Could Bitcoin get to $45,000? Quite possibly. Could Bitcoin get to $47,000? Maybe. Will Bitcoin go and hit a new all-time high? I don’t think so. 

The macro backdrop is very different from last year, and the downside risks are enormous under the current macro environment.

The price action is also different from last year, where you could positively feel the energy and momentum pulsing through the market. The latest move higher feels much more like a correction within a bear market.

The Median indicator is flashing a sell signal on the monthly time frame on the technical front. The attached chart shows that the current inclination is towards the purple line at $17,000 while the mid-band is still pink, i.e., still in sell mode.

BTC/USD Monthly price chart. Source: Trading View

ETH is No Longer a Leader

Ethereum is having a terrible year so far. Its inability to move past the $3,000 level and failure to take the lead on the altcoin front in terms of price gains—compared to competitors Terra and Avalanche—does not bode well for its medium-term outlook.

Like Bitcoin, you could make the case that a monthly base is forming around $2,700. However, many other technical sell signals are firmly in place on the monthly time frame. One clear example is the Median indicator (chart attached.)

Ethereum has two cards to play here. It could go down to a lucrative value proposition level over the coming months, where ETH moves close to $1,500, or dare I say it, $1,000. Or else, ETH/USD could follow BTC/USD higher, and we get the long-awaited retest of $3,600.

I prefer the first scenario and remain sidelined until I see the bulls or bears play their hands.

Moving to either side of $2,500 to $3,000 will probably set a directional momentum for the next $500 price move.

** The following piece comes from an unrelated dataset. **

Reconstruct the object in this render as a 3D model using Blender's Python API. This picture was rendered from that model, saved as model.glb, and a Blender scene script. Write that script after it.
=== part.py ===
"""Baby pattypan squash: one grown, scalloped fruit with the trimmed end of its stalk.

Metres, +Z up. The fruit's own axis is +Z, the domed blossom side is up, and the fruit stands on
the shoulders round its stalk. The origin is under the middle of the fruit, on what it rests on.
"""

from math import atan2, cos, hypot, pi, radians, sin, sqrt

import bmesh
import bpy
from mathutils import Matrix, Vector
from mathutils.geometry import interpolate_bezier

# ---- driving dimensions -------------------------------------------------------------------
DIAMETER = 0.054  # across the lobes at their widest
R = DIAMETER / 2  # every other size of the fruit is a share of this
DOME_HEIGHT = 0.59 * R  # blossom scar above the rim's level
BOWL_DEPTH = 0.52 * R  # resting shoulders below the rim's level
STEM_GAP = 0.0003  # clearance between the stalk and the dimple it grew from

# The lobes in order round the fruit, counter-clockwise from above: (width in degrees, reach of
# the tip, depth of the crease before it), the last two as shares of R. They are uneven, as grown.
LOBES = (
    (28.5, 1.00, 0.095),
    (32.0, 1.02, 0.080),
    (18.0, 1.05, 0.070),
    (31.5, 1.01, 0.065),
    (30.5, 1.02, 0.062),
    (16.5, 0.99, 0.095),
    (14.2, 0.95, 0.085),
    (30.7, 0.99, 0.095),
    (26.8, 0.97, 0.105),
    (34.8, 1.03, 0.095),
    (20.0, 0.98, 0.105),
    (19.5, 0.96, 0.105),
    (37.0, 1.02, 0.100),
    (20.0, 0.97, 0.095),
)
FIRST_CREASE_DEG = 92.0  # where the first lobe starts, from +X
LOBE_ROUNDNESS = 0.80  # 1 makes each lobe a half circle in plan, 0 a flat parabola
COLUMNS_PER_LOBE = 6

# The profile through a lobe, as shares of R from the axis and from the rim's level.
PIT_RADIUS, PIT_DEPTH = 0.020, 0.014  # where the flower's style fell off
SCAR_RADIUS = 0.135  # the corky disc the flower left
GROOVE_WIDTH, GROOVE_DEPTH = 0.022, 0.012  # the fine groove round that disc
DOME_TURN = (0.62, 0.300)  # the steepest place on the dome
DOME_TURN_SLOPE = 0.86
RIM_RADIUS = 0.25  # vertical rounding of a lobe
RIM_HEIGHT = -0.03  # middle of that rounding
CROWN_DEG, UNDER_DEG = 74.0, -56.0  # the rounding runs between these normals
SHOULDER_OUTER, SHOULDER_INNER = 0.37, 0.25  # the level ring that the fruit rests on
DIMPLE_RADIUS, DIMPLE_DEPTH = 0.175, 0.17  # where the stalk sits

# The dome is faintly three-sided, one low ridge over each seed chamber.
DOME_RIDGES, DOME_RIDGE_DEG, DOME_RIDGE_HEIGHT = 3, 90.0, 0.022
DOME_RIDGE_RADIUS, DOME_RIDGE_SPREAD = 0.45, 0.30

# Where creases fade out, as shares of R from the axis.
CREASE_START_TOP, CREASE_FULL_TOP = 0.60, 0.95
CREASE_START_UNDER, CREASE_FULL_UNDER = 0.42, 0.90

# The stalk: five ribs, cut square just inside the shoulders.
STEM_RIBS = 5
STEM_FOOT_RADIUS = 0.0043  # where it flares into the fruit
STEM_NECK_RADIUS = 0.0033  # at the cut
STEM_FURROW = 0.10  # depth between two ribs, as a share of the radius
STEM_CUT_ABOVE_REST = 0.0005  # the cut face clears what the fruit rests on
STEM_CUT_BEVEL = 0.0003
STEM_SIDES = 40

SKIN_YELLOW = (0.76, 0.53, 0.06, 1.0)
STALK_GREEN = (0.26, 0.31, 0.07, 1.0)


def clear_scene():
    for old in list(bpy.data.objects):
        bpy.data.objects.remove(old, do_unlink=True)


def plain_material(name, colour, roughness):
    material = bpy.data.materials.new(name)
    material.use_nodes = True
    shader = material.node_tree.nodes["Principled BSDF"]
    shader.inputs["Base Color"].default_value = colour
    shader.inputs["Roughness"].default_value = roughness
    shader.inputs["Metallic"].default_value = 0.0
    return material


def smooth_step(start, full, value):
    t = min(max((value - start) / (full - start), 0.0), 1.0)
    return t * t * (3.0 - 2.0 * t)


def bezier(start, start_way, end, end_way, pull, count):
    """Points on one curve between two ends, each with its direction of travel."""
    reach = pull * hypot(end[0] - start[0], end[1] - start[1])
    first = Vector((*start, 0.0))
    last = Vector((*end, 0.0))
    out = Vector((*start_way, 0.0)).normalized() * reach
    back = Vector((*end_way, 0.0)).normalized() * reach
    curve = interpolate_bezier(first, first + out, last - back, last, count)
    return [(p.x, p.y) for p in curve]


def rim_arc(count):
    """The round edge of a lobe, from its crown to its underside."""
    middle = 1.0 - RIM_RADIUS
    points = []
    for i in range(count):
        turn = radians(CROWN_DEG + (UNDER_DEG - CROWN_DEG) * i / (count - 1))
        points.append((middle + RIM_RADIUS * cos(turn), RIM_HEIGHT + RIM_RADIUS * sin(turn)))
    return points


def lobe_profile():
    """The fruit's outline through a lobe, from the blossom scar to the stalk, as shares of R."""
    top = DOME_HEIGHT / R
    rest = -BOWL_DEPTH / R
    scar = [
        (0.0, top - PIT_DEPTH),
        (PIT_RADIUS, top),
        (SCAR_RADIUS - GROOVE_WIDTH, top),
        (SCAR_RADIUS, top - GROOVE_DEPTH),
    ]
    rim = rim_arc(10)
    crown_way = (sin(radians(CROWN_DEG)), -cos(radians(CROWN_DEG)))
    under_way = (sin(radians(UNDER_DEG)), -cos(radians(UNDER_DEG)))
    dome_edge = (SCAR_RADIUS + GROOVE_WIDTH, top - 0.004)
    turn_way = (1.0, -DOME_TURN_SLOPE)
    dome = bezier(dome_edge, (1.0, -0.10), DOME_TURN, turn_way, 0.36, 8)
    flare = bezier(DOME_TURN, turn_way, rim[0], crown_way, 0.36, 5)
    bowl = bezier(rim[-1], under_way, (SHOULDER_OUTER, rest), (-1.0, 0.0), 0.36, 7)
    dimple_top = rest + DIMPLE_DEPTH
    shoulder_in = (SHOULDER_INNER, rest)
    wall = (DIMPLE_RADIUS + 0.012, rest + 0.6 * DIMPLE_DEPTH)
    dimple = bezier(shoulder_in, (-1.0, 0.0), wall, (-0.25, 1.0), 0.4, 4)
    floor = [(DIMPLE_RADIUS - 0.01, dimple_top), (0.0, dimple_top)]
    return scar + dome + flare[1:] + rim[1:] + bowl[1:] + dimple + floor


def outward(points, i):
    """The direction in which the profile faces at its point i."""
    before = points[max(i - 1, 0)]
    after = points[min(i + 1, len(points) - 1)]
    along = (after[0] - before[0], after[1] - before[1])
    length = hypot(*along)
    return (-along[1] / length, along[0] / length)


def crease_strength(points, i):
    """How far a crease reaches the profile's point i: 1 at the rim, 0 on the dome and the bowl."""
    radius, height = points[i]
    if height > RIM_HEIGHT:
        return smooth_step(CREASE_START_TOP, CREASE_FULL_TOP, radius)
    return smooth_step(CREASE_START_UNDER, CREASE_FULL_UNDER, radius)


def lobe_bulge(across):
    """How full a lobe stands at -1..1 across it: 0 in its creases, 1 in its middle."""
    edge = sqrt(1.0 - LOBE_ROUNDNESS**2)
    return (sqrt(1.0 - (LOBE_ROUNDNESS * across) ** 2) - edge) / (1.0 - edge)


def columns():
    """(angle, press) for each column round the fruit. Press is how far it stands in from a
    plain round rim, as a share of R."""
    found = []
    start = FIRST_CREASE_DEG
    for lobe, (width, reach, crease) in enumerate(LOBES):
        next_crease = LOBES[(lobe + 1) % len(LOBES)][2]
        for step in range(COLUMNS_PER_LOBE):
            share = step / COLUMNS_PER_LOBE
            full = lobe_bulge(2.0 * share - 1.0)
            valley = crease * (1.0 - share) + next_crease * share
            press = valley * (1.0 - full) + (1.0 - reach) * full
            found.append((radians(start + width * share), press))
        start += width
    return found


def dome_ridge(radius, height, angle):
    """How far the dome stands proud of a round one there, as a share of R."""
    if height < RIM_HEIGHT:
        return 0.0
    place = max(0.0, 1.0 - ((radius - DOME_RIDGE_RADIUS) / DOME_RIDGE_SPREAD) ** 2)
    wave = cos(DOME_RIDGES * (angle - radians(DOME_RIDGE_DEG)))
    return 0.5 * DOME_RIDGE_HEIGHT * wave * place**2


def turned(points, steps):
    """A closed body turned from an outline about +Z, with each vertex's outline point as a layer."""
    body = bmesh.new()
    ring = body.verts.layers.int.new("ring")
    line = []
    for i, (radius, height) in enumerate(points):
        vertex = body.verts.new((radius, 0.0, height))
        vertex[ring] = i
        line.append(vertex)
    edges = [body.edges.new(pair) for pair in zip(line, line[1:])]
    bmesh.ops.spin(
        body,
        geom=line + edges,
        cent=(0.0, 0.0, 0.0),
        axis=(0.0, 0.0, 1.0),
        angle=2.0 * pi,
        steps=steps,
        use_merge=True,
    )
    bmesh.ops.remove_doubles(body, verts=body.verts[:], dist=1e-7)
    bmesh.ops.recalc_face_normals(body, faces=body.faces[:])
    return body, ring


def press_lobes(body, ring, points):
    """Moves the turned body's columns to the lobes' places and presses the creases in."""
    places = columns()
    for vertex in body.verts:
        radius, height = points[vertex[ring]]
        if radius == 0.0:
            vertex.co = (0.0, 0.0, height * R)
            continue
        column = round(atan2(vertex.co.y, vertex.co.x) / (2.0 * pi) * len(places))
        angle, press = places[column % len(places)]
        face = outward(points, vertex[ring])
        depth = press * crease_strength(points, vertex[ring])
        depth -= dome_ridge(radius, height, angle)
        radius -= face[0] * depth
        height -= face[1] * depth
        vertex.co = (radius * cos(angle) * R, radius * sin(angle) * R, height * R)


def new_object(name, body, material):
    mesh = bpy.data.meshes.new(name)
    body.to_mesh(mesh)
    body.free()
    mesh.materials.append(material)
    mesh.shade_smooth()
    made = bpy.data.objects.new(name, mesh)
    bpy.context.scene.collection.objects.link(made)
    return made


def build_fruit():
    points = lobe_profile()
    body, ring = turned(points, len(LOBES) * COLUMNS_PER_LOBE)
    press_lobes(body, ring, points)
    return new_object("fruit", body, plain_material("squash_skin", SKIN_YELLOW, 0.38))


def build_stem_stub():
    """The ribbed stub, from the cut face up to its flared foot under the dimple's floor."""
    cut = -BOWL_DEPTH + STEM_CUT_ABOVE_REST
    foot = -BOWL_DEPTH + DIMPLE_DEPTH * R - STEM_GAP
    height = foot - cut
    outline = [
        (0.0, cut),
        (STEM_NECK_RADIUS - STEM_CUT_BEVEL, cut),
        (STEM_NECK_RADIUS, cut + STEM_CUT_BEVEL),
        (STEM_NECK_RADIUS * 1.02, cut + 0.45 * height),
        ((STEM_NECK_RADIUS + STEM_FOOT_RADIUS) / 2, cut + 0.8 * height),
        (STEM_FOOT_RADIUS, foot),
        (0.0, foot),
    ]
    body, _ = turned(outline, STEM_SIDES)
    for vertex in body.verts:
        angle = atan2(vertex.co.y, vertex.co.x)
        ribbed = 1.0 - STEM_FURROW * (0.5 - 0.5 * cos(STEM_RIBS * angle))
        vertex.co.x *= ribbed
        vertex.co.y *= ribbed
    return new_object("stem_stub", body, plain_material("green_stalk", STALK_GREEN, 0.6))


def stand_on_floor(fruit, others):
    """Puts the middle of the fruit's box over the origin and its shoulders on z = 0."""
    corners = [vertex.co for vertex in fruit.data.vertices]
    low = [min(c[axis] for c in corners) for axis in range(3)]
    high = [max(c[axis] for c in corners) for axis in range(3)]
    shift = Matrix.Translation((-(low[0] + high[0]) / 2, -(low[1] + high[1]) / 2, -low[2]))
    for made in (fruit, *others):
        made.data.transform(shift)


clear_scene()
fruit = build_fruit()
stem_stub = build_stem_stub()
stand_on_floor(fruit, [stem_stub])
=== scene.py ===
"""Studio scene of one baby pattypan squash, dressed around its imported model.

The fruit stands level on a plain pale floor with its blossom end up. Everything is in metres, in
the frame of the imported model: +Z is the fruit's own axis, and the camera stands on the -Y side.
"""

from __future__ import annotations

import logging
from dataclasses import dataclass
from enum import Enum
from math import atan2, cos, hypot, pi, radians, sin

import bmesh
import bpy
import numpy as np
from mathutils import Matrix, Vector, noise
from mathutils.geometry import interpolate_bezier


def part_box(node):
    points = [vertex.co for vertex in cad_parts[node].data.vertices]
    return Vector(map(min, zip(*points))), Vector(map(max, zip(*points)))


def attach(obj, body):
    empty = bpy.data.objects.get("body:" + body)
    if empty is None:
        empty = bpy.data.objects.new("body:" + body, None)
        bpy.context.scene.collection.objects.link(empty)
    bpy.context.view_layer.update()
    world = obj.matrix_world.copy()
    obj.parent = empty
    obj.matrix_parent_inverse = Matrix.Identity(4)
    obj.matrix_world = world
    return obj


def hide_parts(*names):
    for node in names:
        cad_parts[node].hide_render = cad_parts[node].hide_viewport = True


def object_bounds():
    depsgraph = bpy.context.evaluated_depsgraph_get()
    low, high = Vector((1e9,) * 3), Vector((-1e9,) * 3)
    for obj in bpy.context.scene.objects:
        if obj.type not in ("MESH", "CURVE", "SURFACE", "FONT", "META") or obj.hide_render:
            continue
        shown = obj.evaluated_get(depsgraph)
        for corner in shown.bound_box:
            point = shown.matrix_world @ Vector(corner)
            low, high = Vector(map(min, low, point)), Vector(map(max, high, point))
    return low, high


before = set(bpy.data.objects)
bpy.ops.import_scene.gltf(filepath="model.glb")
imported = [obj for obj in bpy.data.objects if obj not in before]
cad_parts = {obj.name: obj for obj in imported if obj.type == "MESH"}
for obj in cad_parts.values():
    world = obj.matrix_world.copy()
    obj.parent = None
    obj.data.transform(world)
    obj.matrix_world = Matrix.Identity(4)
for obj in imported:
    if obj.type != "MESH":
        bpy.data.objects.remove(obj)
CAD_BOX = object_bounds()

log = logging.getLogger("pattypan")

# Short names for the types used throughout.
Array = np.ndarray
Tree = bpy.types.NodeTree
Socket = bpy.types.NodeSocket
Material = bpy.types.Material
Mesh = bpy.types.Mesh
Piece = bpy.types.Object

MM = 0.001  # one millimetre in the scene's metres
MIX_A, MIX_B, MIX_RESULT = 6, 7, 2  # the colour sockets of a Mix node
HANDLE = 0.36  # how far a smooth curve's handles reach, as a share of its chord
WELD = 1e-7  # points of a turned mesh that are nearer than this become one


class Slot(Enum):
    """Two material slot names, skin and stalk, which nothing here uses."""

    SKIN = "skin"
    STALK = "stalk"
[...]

Like the title of one of Pro BTC Trader newsletters last week, my current stance with ETH/USD is….Not at these levels!

ETH/USD Monthly price chart. Source: Trading View

Is LTC Cheap?

I noticed that Litecoin and other not-so-solid fundamental coins, such as EOS or Bitcoin Cash, for example, over the last few months, have been rapidly slipping lower back towards their 2020 valuations before the mega bull trend.

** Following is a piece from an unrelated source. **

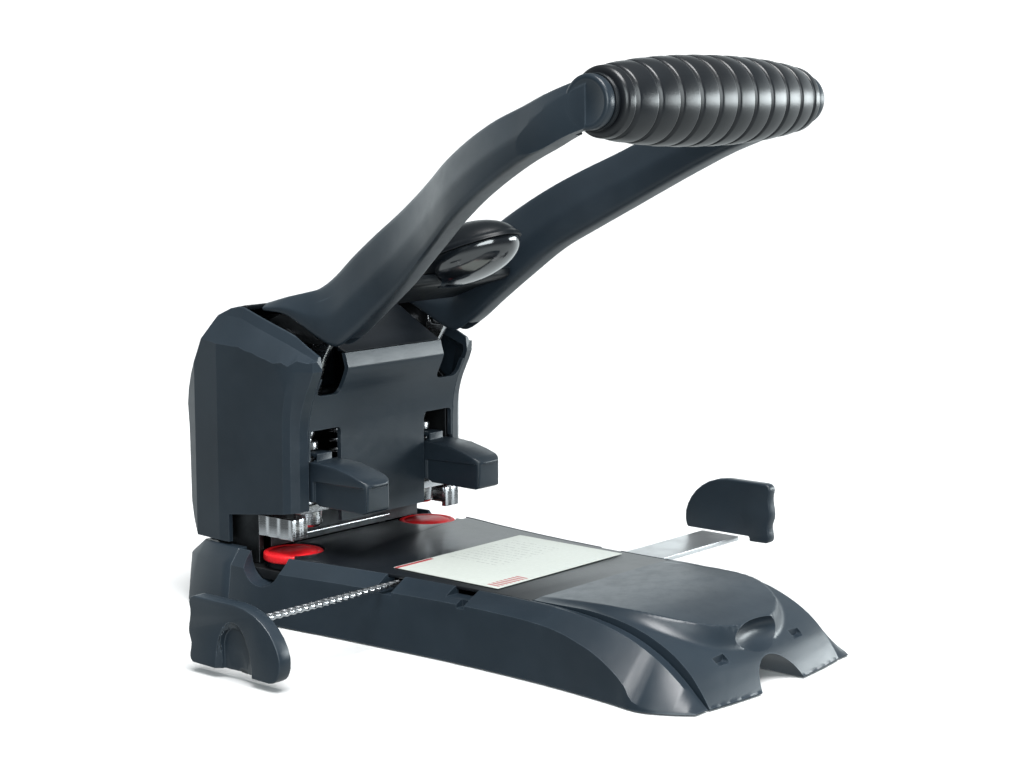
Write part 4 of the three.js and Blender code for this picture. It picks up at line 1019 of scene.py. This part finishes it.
for node, width in ROUNDING.items():
    refined(node, width)
for side_name, sign in SIDES:
    for stem, width in PAIR_ROUNDING.items():
        refined("%s_%s" % (stem, side_name), width)
    refined("head_cover_" + side_name, 0.8, COVER_FACET_ANGLE)
    handle_arm(side_name, sign)
    grip_collar(side_name, sign)
    return_spring(side_name)
    cutting_disc(side_name, sign)
    guide_channel(side_name, sign)
    punch(side_name, sign)
base_shell()
head_front_cover()
head_rear_cover()
stop_rail()
grip_sleeve()
dome_piece("dome_base", False)
dome_piece("dome_cap", True)
chip_tray()
left_blade()
twisted_rod()


# ---------------------------------------------------------------- floor, light and camera
def area_light(name, where, target, size, power):
    """A soft rectangular light turned to its target and not seen itself."""
    light = bpy.data.lights.new(name, "AREA")
    light.shape = "RECTANGLE"
    light.size, light.size_y = size
    light.energy = power
    light.color = LIGHT_TINT
    obj = bpy.data.objects.new(name, light)
    obj.location = where
    obj.rotation_euler = (Vector(target) - Vector(where)).to_track_quat("-Z", "Y").to_euler()
    obj.visible_camera = False
    bpy.context.scene.collection.objects.link(obj)


def studio():
    """The floor, the room's light, an overhead sun and two softboxes."""
    side = FLOOR_HALF / MM
    floor = prism("floor", [(-side, -side), (side, -side), (side, side), (-side, side)], "z", -2, 0)
    floor.data.materials.append(floor_finish("pale_floor"))
    # the floor casts no light back on the object
    floor.visible_diffuse = False
    floor.visible_glossy = False
    room()
    sun = bpy.data.lights.new("overhead", "SUN")
    sun.energy = SUN_STRENGTH
    sun.angle = math.radians(SUN_WIDTH)
    overhead = bpy.data.objects.new("overhead", sun)
    overhead.rotation_euler = [math.radians(a) for a in SUN_TURN]
    bpy.context.scene.collection.objects.link(overhead)
    for name, settings in SOFTBOXES.items():
        area_light(name, *settings)


def room():
    """Light from a room, bright behind the object and dim in front, which the camera sees as plain white."""
    world = bpy.data.worlds.new("studio")
    bpy.context.scene.world = world
    world.use_nodes = True
    tree = world.node_tree

    def ramp(source, *stops):
        """Tinted light levels over positions from 0 to 1."""
        node = tree.nodes.new("ShaderNodeValToRGB")
        tree.links.new(source, node.inputs["Fac"])
        elements = node.color_ramp.elements
        elements[0].position = stops[0][0]
        elements[-1].position = stops[-1][0]
        for position, _ in stops[1:-1]:
            elements.new(position)
        for element, (_, level) in zip(elements, stops):
            element.color = (*(level * tint for tint in LIGHT_TINT), 1)
        return node.outputs["Color"]

    place = tree.nodes.new("ShaderNodeTexCoord").outputs["Generated"]
    parts = tree.nodes.new("ShaderNodeSeparateXYZ")
    tree.links.new(place, parts.inputs["Vector"])
    height = tree.nodes.new("ShaderNodeMapRange")
    height.inputs["From Min"].default_value = -1
    tree.links.new(parts.outputs["Z"], height.inputs["Value"])
    turned = tree.nodes.new("ShaderNodeVectorMath")
    turned.operation = "DOT_PRODUCT"
    tree.links.new(place, turned.inputs[0])
    turned.inputs[1].default_value = BRIGHT_WALL
    behind = ramp(turned.outputs["Value"], (0.05, 0.0), (0.55, 1.0))
    near = ramp(height.outputs["Result"], (0.25, 0.5), (0.40, 0.09), (0.65, 0.09), (0.85, 0.25))
    far = ramp(height.outputs["Result"], (0.25, 0.5), (0.45, 1.0), (0.62, 1.0), (0.74, 0.12), (0.95, 0.25))
    both = tree.nodes.new("ShaderNodeMix")
    both.data_type = "RGBA"
    tree.links.new(behind, both.inputs["Factor"])
    tree.links.new(near, both.inputs[6])
    tree.links.new(far, both.inputs[7])
    seen = tree.nodes.new("ShaderNodeMix")
    seen.data_type = "RGBA"
    tree.links.new(tree.nodes.new("ShaderNodeLightPath").outputs["Is Camera Ray"], seen.inputs["Factor"])
    tree.links.new(both.outputs[2], seen.inputs[6])
    seen.inputs[7].default_value = (1, 1, 1, 1)
    background = tree.nodes["Background"]
    tree.links.new(seen.outputs[2], background.inputs["Color"])
    background.inputs["Strength"].default_value = ROOM_STRENGTH


def camera():
    """The photograph's camera."""
    data = bpy.data.cameras.new("camera")
    data.lens = CAMERA_LENS
    data.sensor_width = CAMERA_SENSOR
    obj = bpy.data.objects.new("camera", data)
    obj.location = CAMERA_PLACE
    obj.rotation_euler = [math.radians(a) for a in CAMERA_TURN]
    bpy.context.scene.collection.objects.link(obj)
    bpy.context.scene.camera = obj


studio()
camera()
bpy.context.scene.view_settings.view_transform = "Standard"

The critical point to note is that unlike other young upstarts in the crypto industry, the fundamentals for these tokens have arguably worsened. Thus, they will probably be some of the worst affected in a bear market 

The LTC/USD pair has had many chances to rally. The nail in the coffin was after the Walmart debacle and its failure to hold onto its gains.

I am going to use the value proposition example here again. Litecoin has to reach bargain-basement levels—between $70.00 to $50.00—to get me excited for an LTC/USD long trade. Even then, it is a very risky buy.  

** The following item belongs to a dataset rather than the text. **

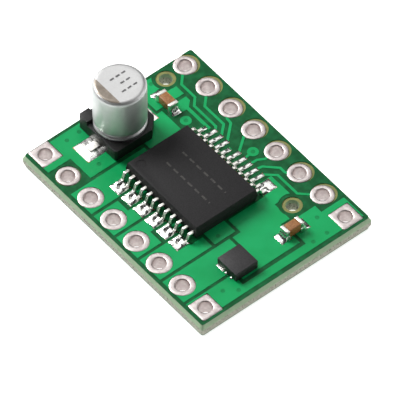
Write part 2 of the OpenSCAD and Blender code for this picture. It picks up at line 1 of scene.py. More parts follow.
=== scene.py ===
"""Looks of a small circuit board that carries a dual H-bridge stepper driver.

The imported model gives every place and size. Plain surfaces stay the CAD nodes with a better
material; the plated holes, leads, solder, can and small parts get rounded meshes of their own.
Lengths are metres in the model's frame: +X along the board, +Y towards the logic holes, +Z up.
"""

import json
import math

import bmesh
import bpy
from mathutils import Matrix, Vector, noise

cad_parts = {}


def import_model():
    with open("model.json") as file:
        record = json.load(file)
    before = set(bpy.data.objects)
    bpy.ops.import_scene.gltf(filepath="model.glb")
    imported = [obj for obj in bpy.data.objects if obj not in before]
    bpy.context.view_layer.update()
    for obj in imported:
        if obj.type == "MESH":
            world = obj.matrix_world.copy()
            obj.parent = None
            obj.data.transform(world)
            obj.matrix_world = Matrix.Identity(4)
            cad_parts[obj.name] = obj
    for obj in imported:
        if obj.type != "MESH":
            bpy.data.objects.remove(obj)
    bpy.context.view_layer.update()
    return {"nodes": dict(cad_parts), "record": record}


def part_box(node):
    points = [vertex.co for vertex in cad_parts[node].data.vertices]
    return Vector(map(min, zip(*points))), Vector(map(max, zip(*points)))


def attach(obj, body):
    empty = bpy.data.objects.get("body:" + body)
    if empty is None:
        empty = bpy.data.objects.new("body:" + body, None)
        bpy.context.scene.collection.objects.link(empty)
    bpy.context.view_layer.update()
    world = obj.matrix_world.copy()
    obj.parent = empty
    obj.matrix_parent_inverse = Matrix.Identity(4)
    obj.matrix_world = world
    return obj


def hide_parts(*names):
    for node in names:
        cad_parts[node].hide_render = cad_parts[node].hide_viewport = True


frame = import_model()
nodes = frame["nodes"]
MM = 0.001

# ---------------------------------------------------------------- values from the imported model
mounts = {m["name"]: m for m in frame["record"]["mounts"]}
first_hole = Vector(mounts["header_hole_power_left"]["pos_m"])
last_hole = Vector(mounts["header_hole_logic_right"]["pos_m"])
hole_r = mounts["header_hole_power_left"]["dims"]["r_mm"] * MM

core_lo, core_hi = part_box("laminate")
face_lo, face_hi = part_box("solder_mask_top")
mask_face = face_hi.z
rim_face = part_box("header_holes_logic")[1].z
chip_lo, chip_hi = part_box("chip_body")
can_lo, can_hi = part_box("can_shell")
can_mid = (can_lo + can_hi) / 2
can_r = (can_hi.x - can_lo.x) / 2
score_share = 0.333  # depth of each drawn score line, as a share of the core's thickness
web_top_share = 0.667  # height of the snapped web's top, as a share of the core's thickness


# ---------------------------------------------------------------- materials
def srgb(r, g, b):
    """A display colour, 0 to 255 for each channel, as a linear RGBA value."""

    def linear(c):
        c /= 255
        return c / 12.92 if c <= 0.04045 else ((c + 0.055) / 1.055) ** 2.4

    return (linear(r), linear(g), linear(b), 1.0)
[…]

Overall, Litecoin tends to perform better than Bitcoin in a bull market and, consequently, worse in a negative trend. The case for trading LTC is then strong. However, holding LTC as a long-term investment in a bear is a very different scenario. And one that becomes hard to justify right now.

LTC/USD Monthly price chart. Source: Trading View

It’s not difficult for me to take a contrarian stance at this stage and talk down the recent recovery. I am not feeling the bull case for this recovery after the Fed meeting. 

Under current circumstances, I would have trouble sleeping if I held a long BTC from these levels. With the ongoing war and rising COVID-19 cases in Asia, I don’t think it’s a great time to buy riskier asset classes. 

The genuine risk of a market capitulation-type event is at the forefront of my mind. Thus, I prefer to be on the short side until the fundamental conditions change and the market proves me wrong.